Here are a few smaller, yet no-less-aggravating, peeves: whitetail deer instead of white-tailed deer; “seagulls” instead of just gulls (otherwise we’d have a-gulls, b-gulls, etc: the fact that they prefer the open “sea” is just a wacky coincidence), and crossbows allow us to snipe a buck at 90 yards.
“Proximity.” Not the word, but the action, specifically given to those who insist on hunting or fishing close enough that I can smell what they ate for breakfast, if you know what I mean. Waterfowl hunters are notorious for setting up well within shotgun range of some poor schlep who got to his favorite spot while most sane people were still sleeping, become angry when they’re asked to slide down the shore a little farther, and furious when the situation is reversed. But this phenomenon isn’t restricted to duck hunters.

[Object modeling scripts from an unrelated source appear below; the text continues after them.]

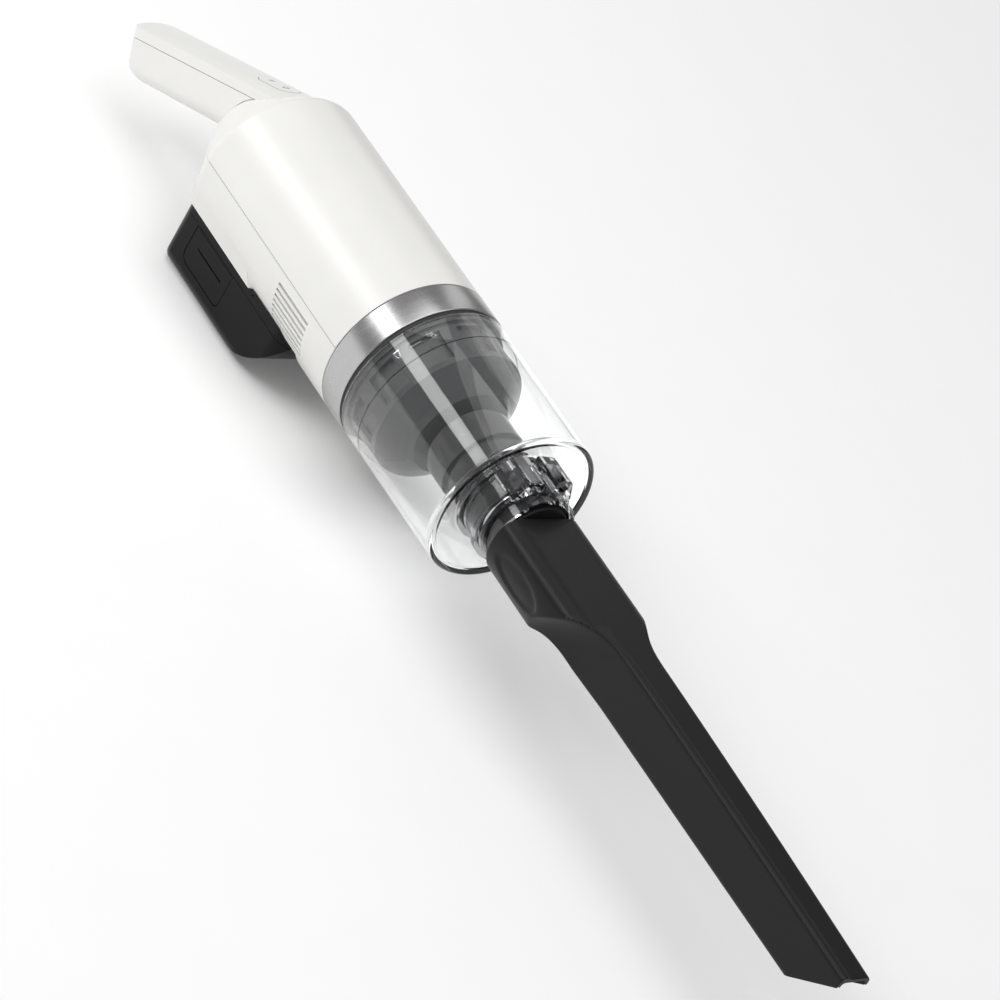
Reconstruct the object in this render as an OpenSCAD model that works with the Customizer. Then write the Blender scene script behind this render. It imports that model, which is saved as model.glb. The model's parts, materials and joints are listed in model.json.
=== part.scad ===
// Handheld vacuum: round motor body with a drooping handle, clip-in battery, twist-off
// clear dust bin with a filter basket, and a pull-off crevice tool.
// Working frame: +X toward the nozzle, +Z up, +Y to the left, Z = 0 on the battery underside.
// Every sub-part is drawn around the body axis; on_axis() lifts it into the working frame.

/* [View] */
// which sub-part to draw

/* [Body] */
// outside radius of the body and trim ring
body_r = 43; // [38:0.5:48]
// wall of the body shells
body_wall = 2.4; // [1.6:0.2:3.2]
// length of the straight cylinder behind the trim ring
body_len = 129.5; // [110:0.5:150]
// radius of the cap that closes the rear
cap_r = 32.5; // [26:0.5:40]
// angle of the rear cone from the body axis
cone_deg = 36.9; // [30:0.1:60]
// rounding between cylinder and rear cone
dome_edge = 6; // [3:0.5:10]
// height of the seam above the body axis
seam_z = 2.5; // [0:0.1:6]
// gap left along the shell seams
seam_gap = 0.3; // [0.1:0.1:0.6]
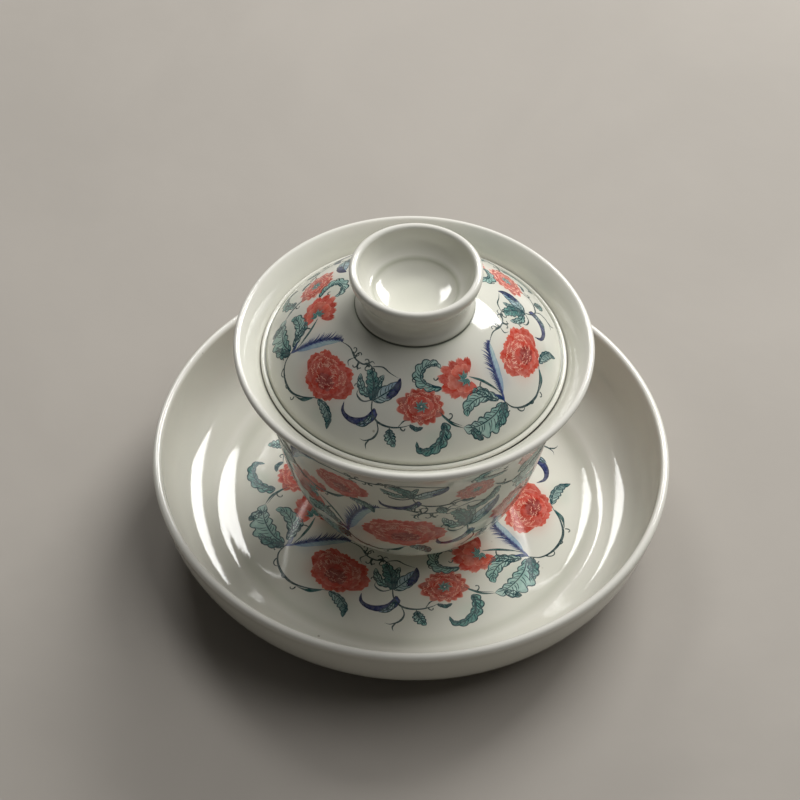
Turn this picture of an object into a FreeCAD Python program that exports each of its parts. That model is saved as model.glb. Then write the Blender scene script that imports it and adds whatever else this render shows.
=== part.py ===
import FreeCAD, Part
import os

# Gaiwan: a lidded tea bowl on a deep saucer, three turned and fired porcelain pieces.
#
# The origin is at the middle of the saucer's foot ring, on the table, with +Z up. All lengths are in
# millimetres. Every piece is a solid of revolution about Z, so each is given as one closed outline of
# (radius, height) points, walked from the axis under the piece, round the outside and back over the top.

# Saucer
SAUCER_RIM_R = 73.0          # widest line of the saucer, 146 mm across
SAUCER_RIM_Z = 26.3          # height of that line
SAUCER_RIM_ROUND = 1.25      # radius of the rounded rim
SAUCER_FOOT_R = 53.8         # outside of the foot ring
SAUCER_FOOT_WIDTH = 4.0
SAUCER_FOOT_H = 2.9          # where the wall leaves the foot ring
SAUCER_RECESS_Z = 1.7        # underside inside the foot ring
WELL_Z = 5.0                 # flat floor that the bowl stands on
WELL_R = 47.5                # edge of that floor, where it begins to rise
WELL_SHOULDER = (56.2, 7.1)  # top of the gentle rise, a narrow ledge where the wall begins

# Bowl, heights above the well floor
BOWL_RIM_R = 48.5            # 97 mm across the mouth
BOWL_RIM_Z = 65.5            # centre of the rounded rim
BOWL_RIM_ROUND = 1.1
BOWL_FOOT_R = 21.4
BOWL_FOOT_WIDTH = 3.2
BOWL_FOOT_H = 3.9
BOWL_RECESS_Z = 2.4          # underside inside the foot ring
BOWL_BELLY = (35.75, 25.5)   # where the round bottom passes into the wall
BOWL_INSIDE_BELLY = (33.5, 26.0)
BOWL_INSIDE_NECK = (37.7, 45.5)
BOWL_FLOOR_Z = 5.8           # inside floor

# Lid, heights above the well floor
LID_EDGE_R = 41.3
LID_EDGE_Z = 61.05           # centre of the rounded edge
LID_EDGE_ROUND = 0.7
LID_DOME_R = 48.2            # sphere that the dome is cut from
LID_DOME_CENTRE_Z = 34.8
LID_WALL = 2.6
LID_CREASE_R = 40.0          # fine crease between dome and edge band
LID_CREASE_DEPTH = 0.2
KNOB_BASE_R = 15.9
KNOB_WAIST_R = 14.5
KNOB_RIM_R = 17.5
KNOB_RIM_Z = 92.35           # centre of the knob's rounded rim
KNOB_RIM_ROUND = 1.15
KNOB_LEDGE_R = 12.2          # small step half way down inside the knob
KNOB_LEDGE_Z = 86.7
KNOB_FLOOR_Z = 84.2

EDGE_ROUND = 0.5             # rounding of the foot rings
HALF_ROOT_2 = 0.5 ** 0.5


def at(spot, lift=0.0):
    """The point of an outline, in the plane of X and Z."""
    return FreeCAD.Vector(spot[0], 0, spot[1] + lift)


def turned(start, moves, lift=0.0):
    """Solid turned about Z from an outline that begins at start.

    A move of one point is a straight line, of two an arc through the first to the second, and of three
    a smooth curve that leaves towards the first, arrives from the second and ends at the third.
    """
    edges = []
    here = start
    for move in moves:
        points = [at(spot, lift) for spot in (here,) + move]
        if len(move) == 1:
            edges.append(Part.LineSegment(*points).toShape())
        elif len(move) == 2:
            edges.append(Part.Arc(*points).toShape())
        else:
            bend = Part.BezierCurve()
            bend.setPoles(points)
            edges.append(bend.toShape())
        here = move[-1]
    edges.append(Part.LineSegment(at(here, lift), at(start, lift)).toShape())
    face = Part.Face(Part.Wire(edges))
    return face.revolve(FreeCAD.Vector(0, 0, 0), FreeCAD.Vector(0, 0, 1), 360)


def on_sphere(radius, r):
    """Height of the dome's sphere, or of one inside it, at distance r from the axis."""
    return LID_DOME_CENTRE_Z + (radius ** 2 - r ** 2) ** 0.5


def foot_ring(outer, width, recess, top, flare):
    """Moves along the underside: the recess, the foot ring's inner side, its flat and its outer side."""
    inner = outer - width
    corner = EDGE_ROUND * (1 - HALF_ROOT_2)
    return [
        ((inner - 1.2, recess),),
        ((inner - 0.3, recess), (inner, recess - 0.4), (inner, EDGE_ROUND)),
        ((inner + corner, corner), (inner + EDGE_ROUND, 0)),
        ((outer - EDGE_ROUND, 0),),
        ((outer - corner, corner), (outer, EDGE_ROUND)),
        ((outer, top - 1.0),),
        ((outer, top - 0.3), (outer + 0.2, top), (outer + flare, top + 0.15)),
    ]


def saucer():
    """Deep saucer: foot ring, curved wall, rounded rim, and a flat well with a gently rising edge."""
    mid = SAUCER_RIM_R - SAUCER_RIM_ROUND
    moves = foot_ring(SAUCER_FOOT_R, SAUCER_FOOT_WIDTH, SAUCER_RECESS_Z, SAUCER_FOOT_H, 1.2)
    moves += [
        ((65.6, 4.6), (70.9, 11.0), (72.6, 24.0)),
        ((72.8, 25.0), (SAUCER_RIM_R, 25.6), (SAUCER_RIM_R, SAUCER_RIM_Z)),
        ((mid, SAUCER_RIM_Z + SAUCER_RIM_ROUND), (mid - SAUCER_RIM_ROUND, SAUCER_RIM_Z)),
        ((69.5, 13.4), (66.4, 7.3), WELL_SHOULDER),
        ((54.0, 7.0), (52.4, WELL_Z), (WELL_R, WELL_Z)),
        ((0, WELL_Z),),
    ]
    return turned((0, SAUCER_RECESS_Z), moves)


def bowl():
    """Bowl: foot ring, round belly, slightly tapering wall and a flared mouth with a rounded rim."""
    mid = BOWL_RIM_R - BOWL_RIM_ROUND
    reach = BOWL_RIM_ROUND * HALF_ROOT_2
    moves = foot_ring(BOWL_FOOT_R, BOWL_FOOT_WIDTH, BOWL_RECESS_Z, BOWL_FOOT_H, 0.9)
    moves += [
        ((28.2, 5.6), (32.4, 14.3), BOWL_BELLY),
        ((39.0, 36.6), (39.7, 58.8), (mid + reach, BOWL_RIM_Z - reach)),
        ((mid + reach, BOWL_RIM_Z + reach), (mid - reach, BOWL_RIM_Z + reach)),
        ((42.4, 63.4), (38.2, 57.4), BOWL_INSIDE_NECK),
        ((37.1, 38.5), (35.6, 32.6), BOWL_INSIDE_BELLY),
        ((30.2, 15.6), (21.0, BOWL_FLOOR_Z), (9.0, BOWL_FLOOR_Z)),
        ((0, BOWL_FLOOR_Z),),
    ]
    return turned((0, BOWL_RECESS_Z), moves, lift=WELL_Z)


def lid():
    """Lid: shallow dome with a plain edge band, and a knob like a small cup turned upwards."""
    inside_r = LID_DOME_R - LID_WALL
    underside_z = LID_EDGE_Z - LID_EDGE_ROUND
    lip_r = (inside_r ** 2 - (underside_z - LID_DOME_CENTRE_Z) ** 2) ** 0.5
    edge_mid = LID_EDGE_R - LID_EDGE_ROUND
    groove = LID_CREASE_DEPTH
    crease_top = (LID_CREASE_R - groove, on_sphere(LID_DOME_R, LID_CREASE_R - groove))
    crease_z = on_sphere(LID_DOME_R, LID_CREASE_R) - groove
    dome_mid_r = (LID_CREASE_R + KNOB_BASE_R) / 2
    base_z = on_sphere(LID_DOME_R, KNOB_BASE_R)
    knob_mid = KNOB_RIM_R - KNOB_RIM_ROUND
    moves = [
        ((lip_r / 2, on_sphere(inside_r, lip_r / 2)), (lip_r, underside_z)),
        ((edge_mid, underside_z),),
        ((LID_EDGE_R, LID_EDGE_Z), (edge_mid, LID_EDGE_Z + LID_EDGE_ROUND)),
        ((LID_CREASE_R + groove, crease_z + 0.05),),
        ((LID_CREASE_R - 0.05, crease_z), crease_top),
        ((dome_mid_r, on_sphere(LID_DOME_R, dome_mid_r)), (KNOB_BASE_R, base_z)),
        ((KNOB_BASE_R - 0.15, base_z + 0.1), (KNOB_BASE_R, base_z + 0.5)),
        ((15.6, base_z + 1.5), (KNOB_WAIST_R, base_z + 1.7), (KNOB_WAIST_R, base_z + 3.4)),
        ((KNOB_WAIST_R, base_z + 7.6), (KNOB_RIM_R, KNOB_RIM_Z - 3.6), (KNOB_RIM_R, KNOB_RIM_Z)),
        ((knob_mid, KNOB_RIM_Z + KNOB_RIM_ROUND), (knob_mid - KNOB_RIM_ROUND, KNOB_RIM_Z)),
        ((14.9, 90.2), (13.9, 88.2), (KNOB_LEDGE_R, KNOB_LEDGE_Z)),
        ((KNOB_LEDGE_R - 0.6, KNOB_LEDGE_Z - 0.3), (11.2, 86.2), (11.0, 85.7)),
        ((10.0, 84.6), (7.0, KNOB_FLOOR_Z), (4.0, KNOB_FLOOR_Z)),
        ((0, KNOB_FLOOR_Z),),
    ]
    return turned((0, LID_DOME_CENTRE_Z + inside_r), moves, lift=WELL_Z)


def main():
    """Write one STEP file for each piece."""
    os.makedirs("parts", exist_ok=True)
    for name, make in (("saucer", saucer), ("bowl", bowl), ("lid", lid)):
        shape = make()
        shape.exportStep("parts/" + name + ".step")
        print(name, "valid", shape.isValid(), "volume_cm3", round(shape.Volume / 1000, 2))


main()
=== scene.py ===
import logging
import math
from dataclasses import dataclass, field
from enum import Enum

import bpy
import numpy as np
from bpy import types
from mathutils import Matrix


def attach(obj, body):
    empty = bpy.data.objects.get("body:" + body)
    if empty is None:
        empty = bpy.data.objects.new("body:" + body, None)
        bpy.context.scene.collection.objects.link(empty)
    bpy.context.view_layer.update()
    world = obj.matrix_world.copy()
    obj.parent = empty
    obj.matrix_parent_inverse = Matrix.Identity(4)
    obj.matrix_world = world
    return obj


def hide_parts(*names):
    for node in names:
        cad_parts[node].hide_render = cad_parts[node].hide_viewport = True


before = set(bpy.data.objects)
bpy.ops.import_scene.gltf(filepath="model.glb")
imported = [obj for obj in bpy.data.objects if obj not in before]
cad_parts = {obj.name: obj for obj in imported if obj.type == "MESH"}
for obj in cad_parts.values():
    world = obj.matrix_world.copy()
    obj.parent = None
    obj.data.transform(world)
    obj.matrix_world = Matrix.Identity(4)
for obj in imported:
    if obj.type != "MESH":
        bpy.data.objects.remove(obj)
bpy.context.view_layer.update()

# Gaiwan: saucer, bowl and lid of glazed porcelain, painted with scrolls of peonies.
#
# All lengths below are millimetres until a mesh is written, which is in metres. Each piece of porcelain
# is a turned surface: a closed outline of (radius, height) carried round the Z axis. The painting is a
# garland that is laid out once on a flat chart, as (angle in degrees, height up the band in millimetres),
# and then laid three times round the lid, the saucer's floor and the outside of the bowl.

Array = np.ndarray
Socket = types.NodeSocket
LOG = logging.getLogger("gaiwan")
MM = 0.001
REPEATS = 3


def tone(red: float, green: float, blue: float) -> Array:
    """Turn a colour given in 0-255 screen values into the linear values that shaders use.

    Args:
        red, green, blue: screen values.

    Returns:
        Array of three linear values.
    """
    c = np.array([red, green, blue]) / 255.0
    return np.where(c <= 0.04045, c / 12.92, ((c + 0.055) / 1.055) ** 2.4)


class Enamel(Enum):
    """The four enamels of the painting, each with the name of its material."""

    CORAL = "coral_enamel"
    GREEN = "green_enamel"
    INDIGO = "indigo_enamel"
    OUTLINE = "outline_enamel"


GLAZE = tone(218, 217, 206)
CORAL_DEEP = tone(152, 30, 24)
CORAL = tone(200, 58, 40)
CORAL_LIGHT = tone(218, 88, 64)
CORAL_SOFT = tone(226, 120, 94)
CORAL_PALE = tone(240, 182, 160)
GREEN_PALE = tone(190, 214, 204)
GREEN = tone(128, 182, 170)
GREEN_DEEP = tone(24, 98, 98)
TEAL = tone(18, 66, 74)
INDIGO = tone(40, 62, 130)
INDIGO_DEEP = tone(20, 30, 76)
INDIGO_PALE = tone(128, 156, 186)
INK = tone(44, 66, 66)

LINE_STEP, ARC_STEP, CURVE_STEP = 1.1, 1.0, 0.9   # about how long one stretch of an outline is
LINE_LEAST, CURVE_LEAST = 2, 8                    # fewest stretches of a line and of a curve
ARC_LEAST = 9    # odd, so that no point falls on the very crest of a rim, where it would top the CAD's facets
ROOT_HALF = math.sqrt(0.5)


# ---- Shapes ----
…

Sitting in my truck while the morning dew wore off at a favorite grouse cover, a suburban load of orange pulled in next to me and asked where I’d planned to hunt. Sarcastically, I sort of pointed around my truck, to which they politely said they’d walk “that” way, giving me enough room. Gee, how swell of them.
Certain fishermen enjoy this little stunt, especially on choice warm nights when the big flies will be hatching and they were too lazy to get to their spot earlier.
Nothing like fishing and hunting with a dozen of my best friends I never met before.
While this resolution list is longer than the editor gives me room to write about, I’ll finish by promising to work on these annoyances with laughter instead of gritted teeth. Laughter, after all, goes further (not farther) than anything.